**Exercise:** Only the lines from the one containing "pot(), materials.steel).position.set(...VOLUME_AT, 0);" through the one containing "obj.matrix_world = world" are wanted. Give them again exactly, both ends included.

Dataset entries
==================================================
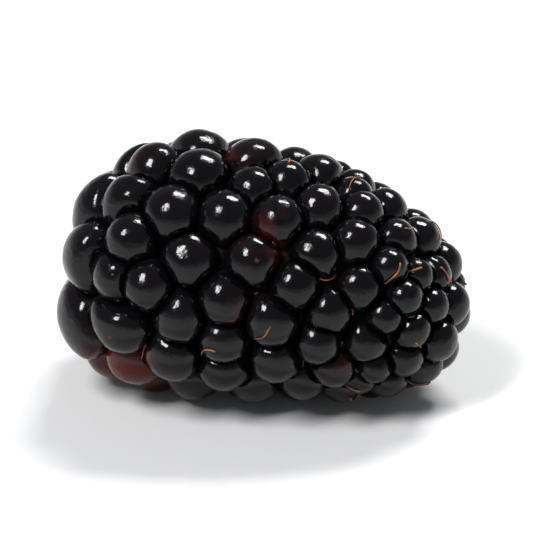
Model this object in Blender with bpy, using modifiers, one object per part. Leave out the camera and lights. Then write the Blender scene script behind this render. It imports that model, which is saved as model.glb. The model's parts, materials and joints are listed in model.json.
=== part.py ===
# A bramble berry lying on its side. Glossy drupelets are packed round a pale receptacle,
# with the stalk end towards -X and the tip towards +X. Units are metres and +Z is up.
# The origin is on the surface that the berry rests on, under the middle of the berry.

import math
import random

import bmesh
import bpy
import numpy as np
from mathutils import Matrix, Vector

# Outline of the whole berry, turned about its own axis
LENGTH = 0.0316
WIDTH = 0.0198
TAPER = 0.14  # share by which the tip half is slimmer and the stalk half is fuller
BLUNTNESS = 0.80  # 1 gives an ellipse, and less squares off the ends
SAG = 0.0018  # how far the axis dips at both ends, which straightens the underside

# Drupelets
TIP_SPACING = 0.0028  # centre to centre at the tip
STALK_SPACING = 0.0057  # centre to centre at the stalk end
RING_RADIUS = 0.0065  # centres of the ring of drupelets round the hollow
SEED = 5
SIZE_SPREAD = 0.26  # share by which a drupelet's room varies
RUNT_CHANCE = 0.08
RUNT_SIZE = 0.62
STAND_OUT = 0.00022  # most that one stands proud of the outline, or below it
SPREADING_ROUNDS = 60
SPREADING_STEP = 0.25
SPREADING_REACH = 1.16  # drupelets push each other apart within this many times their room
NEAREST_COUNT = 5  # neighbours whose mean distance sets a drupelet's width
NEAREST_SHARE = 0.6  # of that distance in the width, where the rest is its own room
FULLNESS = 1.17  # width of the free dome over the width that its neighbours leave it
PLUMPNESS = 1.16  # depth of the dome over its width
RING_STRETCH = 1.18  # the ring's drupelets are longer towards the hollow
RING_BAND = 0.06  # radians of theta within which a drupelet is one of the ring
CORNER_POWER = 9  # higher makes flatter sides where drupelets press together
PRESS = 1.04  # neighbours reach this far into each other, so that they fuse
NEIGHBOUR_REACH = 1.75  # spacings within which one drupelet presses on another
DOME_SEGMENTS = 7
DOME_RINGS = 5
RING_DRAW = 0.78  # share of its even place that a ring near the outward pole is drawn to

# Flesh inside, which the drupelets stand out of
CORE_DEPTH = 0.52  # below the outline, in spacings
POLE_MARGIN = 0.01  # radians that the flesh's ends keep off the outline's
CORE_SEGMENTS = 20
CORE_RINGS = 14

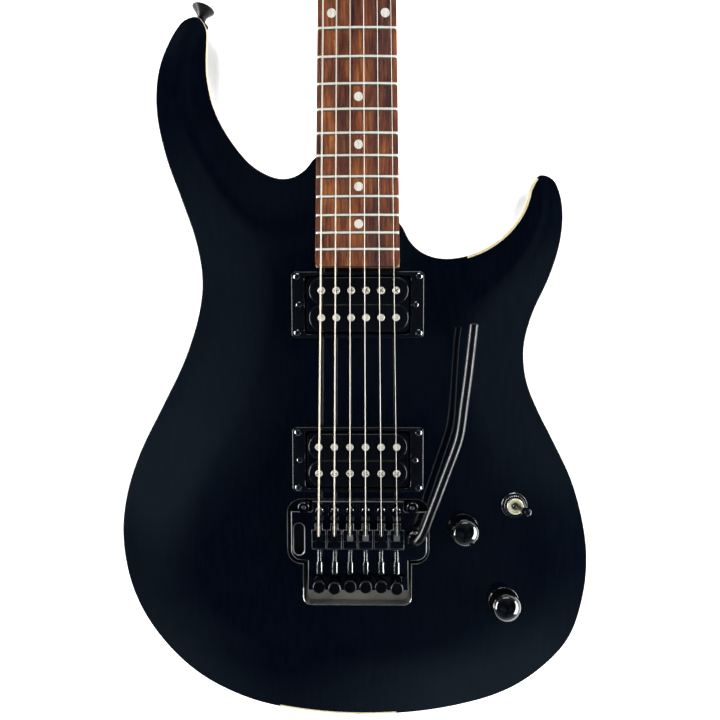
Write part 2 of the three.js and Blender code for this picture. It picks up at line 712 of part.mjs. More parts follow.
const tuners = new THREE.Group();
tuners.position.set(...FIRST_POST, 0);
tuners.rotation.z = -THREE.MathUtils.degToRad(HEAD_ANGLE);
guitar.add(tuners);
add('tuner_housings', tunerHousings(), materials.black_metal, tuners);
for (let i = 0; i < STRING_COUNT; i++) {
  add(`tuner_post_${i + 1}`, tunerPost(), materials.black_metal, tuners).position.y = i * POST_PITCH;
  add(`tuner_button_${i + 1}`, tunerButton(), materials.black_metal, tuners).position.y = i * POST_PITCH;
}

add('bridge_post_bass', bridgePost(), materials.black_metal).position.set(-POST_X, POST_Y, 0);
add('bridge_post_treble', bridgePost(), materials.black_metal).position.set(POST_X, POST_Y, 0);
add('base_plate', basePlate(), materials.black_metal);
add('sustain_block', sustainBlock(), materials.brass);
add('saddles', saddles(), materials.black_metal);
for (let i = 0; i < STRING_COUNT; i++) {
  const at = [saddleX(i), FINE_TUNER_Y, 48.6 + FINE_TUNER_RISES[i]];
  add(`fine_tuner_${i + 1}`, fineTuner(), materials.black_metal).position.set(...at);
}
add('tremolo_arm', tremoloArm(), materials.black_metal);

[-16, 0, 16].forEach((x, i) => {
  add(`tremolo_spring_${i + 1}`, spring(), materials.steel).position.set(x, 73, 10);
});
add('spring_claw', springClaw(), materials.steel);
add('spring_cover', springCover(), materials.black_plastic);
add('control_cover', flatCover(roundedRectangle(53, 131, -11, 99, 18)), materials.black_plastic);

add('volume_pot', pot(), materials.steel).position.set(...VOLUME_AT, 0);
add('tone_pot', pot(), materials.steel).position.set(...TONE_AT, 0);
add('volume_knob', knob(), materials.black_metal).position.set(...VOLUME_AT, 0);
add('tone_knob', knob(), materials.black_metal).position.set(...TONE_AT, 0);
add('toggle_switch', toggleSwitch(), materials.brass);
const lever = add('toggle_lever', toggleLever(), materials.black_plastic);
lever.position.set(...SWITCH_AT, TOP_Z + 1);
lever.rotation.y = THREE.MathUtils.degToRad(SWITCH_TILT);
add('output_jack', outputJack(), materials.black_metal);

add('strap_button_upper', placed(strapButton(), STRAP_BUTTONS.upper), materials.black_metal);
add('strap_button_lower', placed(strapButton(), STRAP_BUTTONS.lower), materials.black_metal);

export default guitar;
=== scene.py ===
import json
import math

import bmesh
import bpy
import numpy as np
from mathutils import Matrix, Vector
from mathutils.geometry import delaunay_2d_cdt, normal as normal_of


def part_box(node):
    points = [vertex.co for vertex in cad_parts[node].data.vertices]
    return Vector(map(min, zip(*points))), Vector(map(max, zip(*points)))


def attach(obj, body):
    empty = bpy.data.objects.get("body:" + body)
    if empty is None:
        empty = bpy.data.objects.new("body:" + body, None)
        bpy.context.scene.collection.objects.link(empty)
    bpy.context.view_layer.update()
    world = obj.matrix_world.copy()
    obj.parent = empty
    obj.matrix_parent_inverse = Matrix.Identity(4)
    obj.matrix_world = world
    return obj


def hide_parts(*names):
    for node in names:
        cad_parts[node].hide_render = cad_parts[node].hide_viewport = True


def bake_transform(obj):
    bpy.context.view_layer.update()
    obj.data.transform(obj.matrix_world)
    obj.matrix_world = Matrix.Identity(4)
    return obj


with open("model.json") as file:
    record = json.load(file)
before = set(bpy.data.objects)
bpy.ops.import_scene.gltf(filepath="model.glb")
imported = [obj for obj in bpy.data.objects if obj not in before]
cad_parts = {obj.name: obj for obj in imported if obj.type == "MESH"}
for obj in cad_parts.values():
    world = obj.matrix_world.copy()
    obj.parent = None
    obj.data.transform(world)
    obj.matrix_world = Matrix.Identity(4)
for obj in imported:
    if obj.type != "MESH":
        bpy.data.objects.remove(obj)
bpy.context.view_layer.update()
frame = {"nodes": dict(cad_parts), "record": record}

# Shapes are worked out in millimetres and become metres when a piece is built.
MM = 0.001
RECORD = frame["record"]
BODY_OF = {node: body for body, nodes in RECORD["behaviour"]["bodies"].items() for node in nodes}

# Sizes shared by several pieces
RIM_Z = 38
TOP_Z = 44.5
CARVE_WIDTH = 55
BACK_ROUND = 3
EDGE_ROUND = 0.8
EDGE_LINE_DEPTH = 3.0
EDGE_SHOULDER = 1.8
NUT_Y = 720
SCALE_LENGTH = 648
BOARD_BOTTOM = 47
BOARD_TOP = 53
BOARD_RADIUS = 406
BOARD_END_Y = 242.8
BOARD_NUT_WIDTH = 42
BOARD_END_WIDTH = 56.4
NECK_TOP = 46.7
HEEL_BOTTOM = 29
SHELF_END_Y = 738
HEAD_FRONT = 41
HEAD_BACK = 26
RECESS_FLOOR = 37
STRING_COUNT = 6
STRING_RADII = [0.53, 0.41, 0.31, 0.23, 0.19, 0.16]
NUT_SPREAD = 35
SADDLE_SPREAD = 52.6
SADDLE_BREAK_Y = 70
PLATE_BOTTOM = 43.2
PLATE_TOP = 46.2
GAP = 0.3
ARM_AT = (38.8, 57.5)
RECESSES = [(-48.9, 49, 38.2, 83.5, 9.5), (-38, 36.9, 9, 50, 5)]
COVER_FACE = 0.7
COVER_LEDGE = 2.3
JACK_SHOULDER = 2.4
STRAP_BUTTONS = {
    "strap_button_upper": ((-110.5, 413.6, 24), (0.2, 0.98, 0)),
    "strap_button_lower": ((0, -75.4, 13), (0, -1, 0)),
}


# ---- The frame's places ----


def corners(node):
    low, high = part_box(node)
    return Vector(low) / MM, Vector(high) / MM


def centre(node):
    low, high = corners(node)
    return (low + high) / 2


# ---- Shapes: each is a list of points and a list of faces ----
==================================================
**Task solution:**
add('volume_pot', pot(), materials.steel).position.set(...VOLUME_AT, 0);
add('tone_pot', pot(), materials.steel).position.set(...TONE_AT, 0);
add('volume_knob', knob(), materials.black_metal).position.set(...VOLUME_AT, 0);
add('tone_knob', knob(), materials.black_metal).position.set(...TONE_AT, 0);
add('toggle_switch', toggleSwitch(), materials.brass);
const lever = add('toggle_lever', toggleLever(), materials.black_plastic);
lever.position.set(...SWITCH_AT, TOP_Z + 1);
lever.rotation.y = THREE.MathUtils.degToRad(SWITCH_TILT);
add('output_jack', outputJack(), materials.black_metal);

add('strap_button_upper', placed(strapButton(), STRAP_BUTTONS.upper), materials.black_metal);
add('strap_button_lower', placed(strapButton(), STRAP_BUTTONS.lower), materials.black_metal);

export default guitar;
=== scene.py ===
import json
import math

import bmesh
import bpy
import numpy as np
from mathutils import Matrix, Vector
from mathutils.geometry import delaunay_2d_cdt, normal as normal_of


def part_box(node):
    points = [vertex.co for vertex in cad_parts[node].data.vertices]
    return Vector(map(min, zip(*points))), Vector(map(max, zip(*points)))


def attach(obj, body):
    empty = bpy.data.objects.get("body:" + body)
    if empty is None:
        empty = bpy.data.objects.new("body:" + body, None)
        bpy.context.scene.collection.objects.link(empty)
    bpy.context.view_layer.update()
    world = obj.matrix_world.copy()
    obj.parent = empty
    obj.matrix_parent_inverse = Matrix.Identity(4)
    obj.matrix_world = world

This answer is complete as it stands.